The New Value Proposition: Assurance-as-a-Protocol
The true economic gain isn’t just a reduction in audit costs; it’s the enablement of programmable economic activity:
Automated Trade & Finance: A bank can issue a loan or letter of credit instantaneously upon receiving a composite credential proving the exporter’s legitimacy, a certified logistics chain, and a verifiable forward contract—slashing the cost and time of supply chain finance.
Programmable Regulation: Regulators shift from static, periodic reporting to subscribing to verified event streams. This allows for dynamic regulatory sandboxes where new companies can operate under a continuously monitored compliance contract, accelerating innovation without compromising oversight.

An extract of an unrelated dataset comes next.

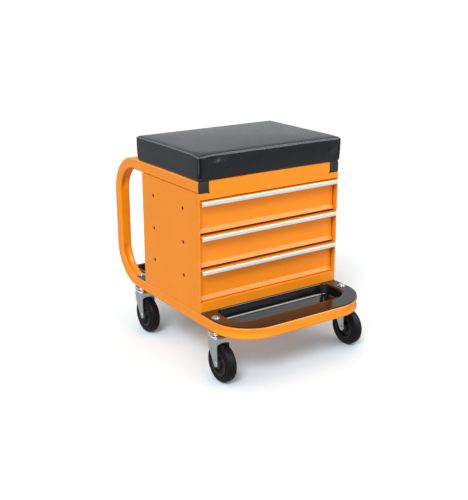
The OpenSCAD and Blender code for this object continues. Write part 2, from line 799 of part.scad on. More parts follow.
// Riveted axle through both legs, with the bush that the hub turns on
module axle() {
    half = fork_gap / 2 + fork_t;
    color("silver") translate([0, -trail, axle_z]) rotate([0, 90, 0]) {
        translate([0, 0, -half - rivet_h]) cylinder(h = rivet_h, r1 = rivet_r - 1, r2 = rivet_r);
        translate([0, 0, -half]) cylinder(h = 2 * half, r = axle_r);
        translate([0, 0, half]) cylinder(h = rivet_h, r1 = rivet_r, r2 = rivet_r - 1);
        translate([0, 0, -fork_gap / 2]) cylinder(h = fork_gap, r = bush_r);
    }
}

module hub() {
    half = fork_gap / 2 - hub_play;
    rim_half = wheel_w / 2 - 1.5;
    color("#3a3b3e") translate([0, -trail, axle_z]) rotate([0, 90, 0]) rotate_extrude() {
        translate([bush_r + fit_gap, -half]) square([boss_r - bush_r - fit_gap, 2 * half]);
        translate([boss_r - 1, -web_t / 2]) square([hub_r - boss_r, web_t]);
        translate([hub_r - rim_t, -rim_half]) square([rim_t, 2 * rim_half]);
    }
}

module tyre() {
    r = wheel_d / 2;
    half = wheel_w / 2;
    color("#17181a") translate([0, -trail, axle_z]) rotate([0, 90, 0]) rotate_extrude($fn = 120) {
        translate([hub_r, -half]) square([r - shoulder_r - hub_r, 2 * half]);
        translate([hub_r, -(half - shoulder_r)]) square([r - hub_r, 2 * (half - shoulder_r)]);
        intersection() {
            for (s = [-1, 1])
                translate([r - shoulder_r, s * (half - shoulder_r)]) circle(shoulder_r);
            translate([hub_r, -half]) square([r - hub_r, 2 * half]);
        }
    }
}

frame_tube();
end_cap(-1);  // end_cap_left
end_cap(1);  // end_cap_right
side_panel(-1);  // side_panel_left
side_panel(1);  // side_panel_right
back_panel();
top_rail();
kick_rail();
base_panel();
seat_board();
seat_cushion();
seat_screws();
front_tray();
rear_tray();
castor_bolts();
castor_washers();
castor_nuts();
slide_screws();
at_drawer(1) slide_outer();  // slide_outer_1
at_drawer(2) slide_outer();  // slide_outer_2
at_drawer(3) slide_outer();  // slide_outer_3
at_castor(0) castor_head();  // castor_head_fl
at_castor(1) castor_head();  // castor_head_fr
at_castor(2) castor_head();  // castor_head_rl
at_castor(3) castor_head();  // castor_head_rr
castor_balls();
at_drawer(1) drawer_box();  // drawer_box_1
at_drawer(1) drawer_front();  // drawer_front_1
at_drawer(1) handle_strip();  // handle_strip_1
at_drawer(1) slide_inner();  // slide_inner_1
at_drawer(1) slide_mid();  // slide_mid_1
at_drawer(1) slide_balls();  // slide_balls_1
at_drawer(2) drawer_box();  // drawer_box_2
at_drawer(2) drawer_front();  // drawer_front_2
at_drawer(2) handle_strip();  // handle_strip_2
at_drawer(2) slide_inner();  // slide_inner_2
at_drawer(2) slide_mid();  // slide_mid_2
at_drawer(2) slide_balls();  // slide_balls_2
at_drawer(3) drawer_box();  // drawer_box_3
at_drawer(3) drawer_front();  // drawer_front_3
at_drawer(3) handle_strip();  // handle_strip_3
at_drawer(3) slide_inner();  // slide_inner_3
at_drawer(3) slide_mid();  // slide_mid_3
at_drawer(3) slide_balls();  // slide_balls_3
at_castor(0) fork();  // fork_fl
at_castor(0) axle();  // axle_fl
at_castor(0) hub();  // hub_fl
at_castor(0) tyre();  // tyre_fl
at_castor(1) fork();  // fork_fr
at_castor(1) axle();  // axle_fr
at_castor(1) hub();  // hub_fr
at_castor(1) tyre();  // tyre_fr
at_castor(2) fork();  // fork_rl
at_castor(2) axle();  // axle_rl
at_castor(2) hub();  // hub_rl
at_castor(2) tyre();  // tyre_rl
at_castor(3) fork();  // fork_rr
at_castor(3) axle();  // axle_rr
at_castor(3) hub();  // hub_rr
at_castor(3) tyre();  // tyre_rr
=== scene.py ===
"""Looks of a wheeled creeper stool with three drawers.

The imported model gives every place. This script puts finished pieces over its solids: a bent tube
frame with caved bends, folded sheet metal, drawn plastic trays, a padded seat and pressed castors.
Sizes are in metres. The front of the stool faces -Y, X runs to the right, Z is up.
"""
import itertools
import json
import math

import bmesh
import bpy
import numpy as np
from mathutils import Matrix, Vector, noise

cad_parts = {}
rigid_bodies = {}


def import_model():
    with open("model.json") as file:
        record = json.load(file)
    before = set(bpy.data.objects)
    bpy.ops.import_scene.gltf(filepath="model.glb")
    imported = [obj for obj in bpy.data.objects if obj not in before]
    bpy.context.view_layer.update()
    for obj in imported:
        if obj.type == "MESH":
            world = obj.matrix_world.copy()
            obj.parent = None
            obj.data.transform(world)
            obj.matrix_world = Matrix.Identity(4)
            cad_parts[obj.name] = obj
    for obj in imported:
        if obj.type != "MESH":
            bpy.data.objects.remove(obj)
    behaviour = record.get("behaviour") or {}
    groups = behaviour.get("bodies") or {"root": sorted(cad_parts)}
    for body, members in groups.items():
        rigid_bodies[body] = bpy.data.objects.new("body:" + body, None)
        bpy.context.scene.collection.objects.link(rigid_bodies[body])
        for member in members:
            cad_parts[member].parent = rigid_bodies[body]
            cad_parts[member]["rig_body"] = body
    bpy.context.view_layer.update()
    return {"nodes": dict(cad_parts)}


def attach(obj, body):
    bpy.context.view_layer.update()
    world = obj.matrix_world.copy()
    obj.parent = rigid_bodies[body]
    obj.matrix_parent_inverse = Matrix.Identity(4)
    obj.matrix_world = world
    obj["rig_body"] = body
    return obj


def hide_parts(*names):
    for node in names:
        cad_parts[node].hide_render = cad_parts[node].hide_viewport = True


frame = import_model()
nodes = frame["nodes"]

# Cabinet and frame tube. The base and top runs' middles lie half a tube below their upper faces
CABINET_W = 0.365
CABINET_D = 0.236
CABINET_H = 0.257
SHEET = 0.0012
TUBE = 0.025
TUBE_CORNER = 0.004
BEND_R = 0.0775
REACH = 0.135
CASTOR_TOP = 0.104
BASE_TOP = CASTOR_TOP + TUBE
SEAT_Z = BASE_TOP + CABINET_H + TUBE
SIDE_X = CABINET_W / 2 - TUBE / 2
FRONT_Y = -CABINET_D / 2
BACK_Y = CABINET_D / 2
LOOP_Y = BACK_Y + REACH - TUBE / 2
BASE_Z = BASE_TOP - TUBE / 2
TOP_Z = SEAT_Z - TUBE / 2
CAP_T = 0.002
CAP_PLUG = 0.0148

# Drawers, counted from 1 at the top, with their faces set back and their strips standing out
DRAWER_PITCH = 0.22 / 3
DRAWER_FOOT = BASE_TOP + 0.025
FRONT_H = DRAWER_PITCH - 0.003
FRONT_HALF = 0.1783
FACE_IN = 0.012
STRIP_OUT = 0.006
STRIP_T = 0.0015
FACE_Y = FRONT_Y + FACE_IN
LIP_Y = FRONT_Y - STRIP_OUT + STRIP_T

# Slides: the middle's height above a drawer's foot, the sheet, the balls' way and the screws' places
SLIDE_UP = 0.043
SLIDE_SHEET = 0.0012
SLIDE_RUN = 0.205
SLIDE_BALL_PITCH = 0.014
SLIDE_BALL_R = 0.0015
SLIDE_SCREWS = (0.064, 0.188)

# Rows of slide balls: depth from the panel, height from the slide's middle, share of the balls' way
SLIDE_BALL_ROWS = [(0.0054, 0.0147, 0.5), (0.0077, 0.0103, 0.1)]

# Trays and their pockets
TRAY_T = 0.0025
TRAY_TOP = BASE_TOP + TRAY_T
TRAY_EDGE = 0.0015
POCKET_DEPTH = 0.024
POCKET_LEAN = 0.006
POCKET_COVE = 0.006
POCKET_CORNER = 0.018
POCKET_IN = 0.0075
FRONT_POCKET = (-0.208, -0.123)
REAR_POCKET = (0.123, 0.227)
REAR_TRAY_END = 0.232
NEAR_RIM = 0.0014
FRONT_FAR_RIM = 0.0065
REAR_FAR_RIM = 0.0025

# Castors, each under one corner of the frame and bolted through a tray
CORNERS = {"fl": (-1, -1), "fr": (1, -1), "rl": (-1, 1), "rr": (1, 1)}
WASHER_T = 0.0012
BOLT_R = 0.004
BOLT_END = 0.002
NUT_DROP = 0.0181
CASTOR_Y = BACK_Y + 0.040
RACE_R = 0.017
RACE_H = 0.0062
CROWN_Z = CASTOR_TOP - RACE_H
TRAIL = 0.024
WHEEL_R = 0.0415
AXLE_Z = WHEEL_R
FORK_T = 0.0025
FORK_GAP = 0.0145
FORK_HALF = FORK_GAP + FORK_T
KING_R = 0.007
FORK_FRONT = 0.028
FORK_BACK = 0.004
FORK_KNEE = 0.020
APRON_GAP = 0.0035
APRON_ARCH = 0.005
BALL_RING = 0.0125
SWIVEL_BALL_R = 0.00175
TIP_R = 0.007
FOLD_R = 0.004
RIB = 0.0006
LEG_HOLE_R = 0.0016
LEG_HOLE_UP = 0.0095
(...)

Algorithmic Accountability: As AI agents take on critical roles (trading, approving, governing), entity credentials provide the provenance of authority. An AI’s output is only valid if it comes with a process proof showing it was executed under the verifiable entity’s mandate, according to a licensed, ethical model.
The Human Dimension and Veracity
All the cryptography and protocol design ultimately converge on a single human ambition: can we believe what we see?
The verifiable enterprise is not designed to replace human trust with machine certainty, but to refine it. It trades blind faith for informed confidence.
The challenge of this new layer is not just Verification (confirming facts) but achieving Veracity (making those facts meaningful and just). Entity credentials and process trust are tools. Their success depends on the ethos behind them: transparent governance, accessibility for all participants, and a commitment to ensuring that digital truth serves as an infrastructure for a more equitable and accountable society.
The moral of the machine age may be to embed our highest values into the lowest layers of the stack. We finally have systems that can prove they’re right; now we must design the architectures that remain just. The institutions that govern us will soon speak in proofs. The question is: will those proofs still speak for us?